If you have an employee in a state, if you have inventory in most states, if you have people traveling into a state to do services or to do sales solicitation, those activities still create physical nexus even if you don’t exceed the economic nexus thresholds. But people’s misconception continues to be that they thought they did not have nexus until they crossed the economic thresholds. And that’s just false.

Plus, the physical presence trap is further exacerbated by so many sellers of tangible things relying on third-party fulfillment providers. It’s not just the Amazon marketplace; it’s also the rise of sellers using fulfillment centers. These third-party fulfillment companies control seller inventory. The physical presence of that inventory in the third-party fulfillment center creates physical nexus.

The big trap is forgetting about physical presence despite Wayfair. Physical presence still matters.

More about Sales Tax…

Sales Tax Registration and Collection:

Businesses that meet the economic or physical nexus threshold in Wisconsin are required to register for a Wisconsin seller’s permit. Registration can be done online through the Wisconsin Department of Revenue’s website. Once registered, businesses must begin collecting sales tax on taxable sales made to Wisconsin customers.

  • Register through Streamlined Sales Tax – To register for multiple states, including Wisconsin, submit a single application through the Streamlined Sales Tax Registration System. There is no fee to complete and submit this online registration. Upon completion of the registration, the remote seller will be registered to collect and remit sales and use tax in all 24 Streamlined member states. Additional information is provided on the Streamlined Sales Tax Registration webpage and in the ​Streamlined Sales Tax Registration System FAQs.

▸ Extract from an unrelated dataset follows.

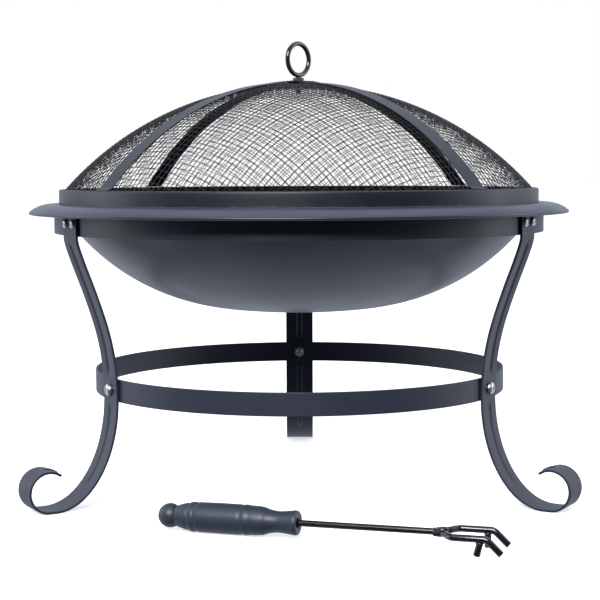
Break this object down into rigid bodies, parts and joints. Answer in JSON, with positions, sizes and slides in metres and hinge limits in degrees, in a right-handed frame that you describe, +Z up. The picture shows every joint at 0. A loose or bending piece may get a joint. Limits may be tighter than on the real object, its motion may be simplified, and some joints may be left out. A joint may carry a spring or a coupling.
{
  "type": "fire pit",
  "caption": "Round steel fire pit: dished bowl with rolled rim on a scroll-legged ring stand, domed wire-mesh spark lid with crossed straps and ring handle, log grate and forked poker.",
  "frame": {"origin": "on the floor under the middle of the whole set; the bowl's axis is 17.2 mm behind it", "axes": "+Z up, -Y towards the poker, +Y towards the rear leg, +X to the right seen from the poker side"},
  "size_m": [0.561, 0.6491, 0.4653],
  "materials": {
    "stand_paint": "satin black heat-resistant paint on strip steel",
    "bowl_paint": "satin black heat-resistant paint on pressed sheet",
    "lid_paint": "satin black heat-resistant paint",
    "mesh_wire": "black woven steel wire",
    "fasteners": "bright zinc plating",
    "grate_iron": "dark bare steel rod",
    "poker_black": "gloss black rod",
    "poker_grip": "turned wood in satin black paint"
  },
  "bodies": {
    "stand": {"upper_ring": "stand_paint", "lower_ring": "stand_paint", "leg_front_right": "stand_paint", "leg_front_left": "stand_paint", "leg_rear": "stand_paint", "screw_top_a_front_right": "fasteners", "nut_top_a_front_right": "fasteners", "screw_top_b_front_right": "fasteners", "nut_top_b_front_right": "fasteners", "screw_ring_front_right": "fasteners", "nut_ring_front_right": "fasteners", "screw_top_a_front_left": "fasteners", "nut_top_a_front_left": "fasteners", "screw_top_b_front_left": "fasteners", "nut_top_b_front_left": "fasteners", "screw_ring_front_left": "fasteners", "nut_ring_front_left": "fasteners", "screw_top_a_rear": "fasteners", "nut_top_a_rear": "fasteners", "screw_top_b_rear": "fasteners", "nut_top_b_rear": "fasteners", "screw_ring_rear": "fasteners", "nut_ring_rear": "fasteners"},
    "bowl": {"bowl": "bowl_paint"},
    "lid": {"lid_band": "lid_paint", "lid_mesh": "mesh_wire", "strap_lower": "lid_paint", "strap_upper": "lid_paint", "ring_handle": "lid_paint", "handle_boss": "fasteners", "handle_washer": "fasteners", "handle_nut": "fasteners"},
    "grate": {"grate_hoop": "grate_iron", "grate_bearer_left": "grate_iron", "grate_bearer_right": "grate_iron", "grate_bar_1": "grate_iron", "grate_bar_2": "grate_iron", "grate_bar_3": "grate_iron", "grate_bar_4": "grate_iron", "grate_bar_5": "grate_iron", "grate_bar_6": "grate_iron", "grate_bar_7": "grate_iron", "grate_bar_8": "grate_iron", "grate_bar_9": "grate_iron"},
    "poker": {"poker_grip": "poker_grip", "poker_rod": "poker_black", "poker_tine_rear": "poker_black", "poker_tine_front": "poker_black", "poker_spur_rear": "poker_black", "poker_spur_front": "poker_black"}
  },
  "joints": [
    {"name": "bowl_lift", "type": "slide", "parent": "stand", "child": "bowl", "axis": [0, 0, 1], "range_m": [0, 0.15]},
    {"name": "lid_lift", "type": "slide", "parent": "bowl", "child": "lid", "axis": [0, 0, 1], "range_m": [0, 0.22]},
    {"name": "grate_lift", "type": "slide", "parent": "bowl", "child": "grate", "axis": [0, 0, 1], "range_m": [0, 0.1]},
    {"name": "poker_lift", "type": "slide", "parent": "stand", "child": "poker", "axis": [0, 0, 1], "range_m": [0, 0.12]}
  ]
}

    A remote seller may use a Certified Service Provider (CSP) to perform its sales or use tax responsibilities when registering through the Streamlined Sales Tax Registration System. CSPs are certified under the Streamlined Sales and Use Tax Agreement to perform all the remote seller’s sales and use tax functions, other than the remote seller’s obligation to remit tax on its own purchases. A CSP is designed to allow a business to outsource most of its sales tax administration responsibilities. If a remote seller registers through the Streamlined Sales Tax Registration System and contracts with a CSP to perform its sales and use tax functions (i.e., CSP Services), the CSP will file monthly sales and use tax returns on behalf of the remote seller. See the CSP FAQs for more information.

Marketplace Facilitators:

In addition to the economic nexus provisions, Wisconsin also imposes sales tax responsibilities on marketplace provider. A marketplace provider is an online platform that facilitates sales between third-party sellers and customers. Under Wisconsin law, marketplace provider are responsible for collecting and remitting sales tax on behalf of their third-party sellers if they meet the economic nexus threshold.

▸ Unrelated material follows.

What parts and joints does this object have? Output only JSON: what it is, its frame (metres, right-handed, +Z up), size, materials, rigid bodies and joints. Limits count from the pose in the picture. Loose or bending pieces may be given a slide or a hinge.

Think Amazon, stubhub, Etsy, etc.

Effective January 1, 2020, 2019 Wis. Act 10 clarified that marketplace providers are required to collect and remit sales or use tax for all taxable sales the marketplace provider facilitates on behalf of a marketplace seller, unless the marketplace provider qualifies for the small seller exception.

The marketplace provider is required to collect and remit tax on facilitated sales, regardless of whether the marketplace seller is a remote seller that qualifies for the small seller exception.

Under prior law, the marketplace provider was actually liable for tax on Wisconsin sales made on behalf of third-party sellers because the marketplace provider was considered a retailer, as provided in sec. 77.51(13)(c), Wis. Stats.

Compliance and Reporting:

Businesses that collect sales tax in Wisconsin must file regular sales tax returns with the Wisconsin Department of Revenue. Returns are filed monthly, quarterly, or annually, depending on the volume of sales. It is essential for businesses to accurately report and remit the collected sales tax within the specified filing deadlines to avoid penalties and interest.

Impact on Purchasers:

Purchasers are responsible for reporting use tax on the purchase price of a taxable item if the remote seller does not charge tax. A remote seller that qualifies for the small seller exception is not required to register and collect Wisconsin sales or use tax on its taxable sales. However, the purchaser is liable for use tax on its purchase of taxable items.


The Wayfair decision has reshaped the sales tax landscape in Wisconsin, requiring businesses to navigate new obligations and responsibilities. Understanding the economic nexus threshold, registering for a seller’s permit, collecting sales tax, and filing accurate returns are essential for compliance. Businesses must stay current with any changes in Wisconsin’s sales tax laws and regulations to avoid potential penalties and ensure a smooth and lawful operation.

Most importantly, do not forget that physical nexus is still law; economic nexus is another way a Seller may have nexus in a particular state.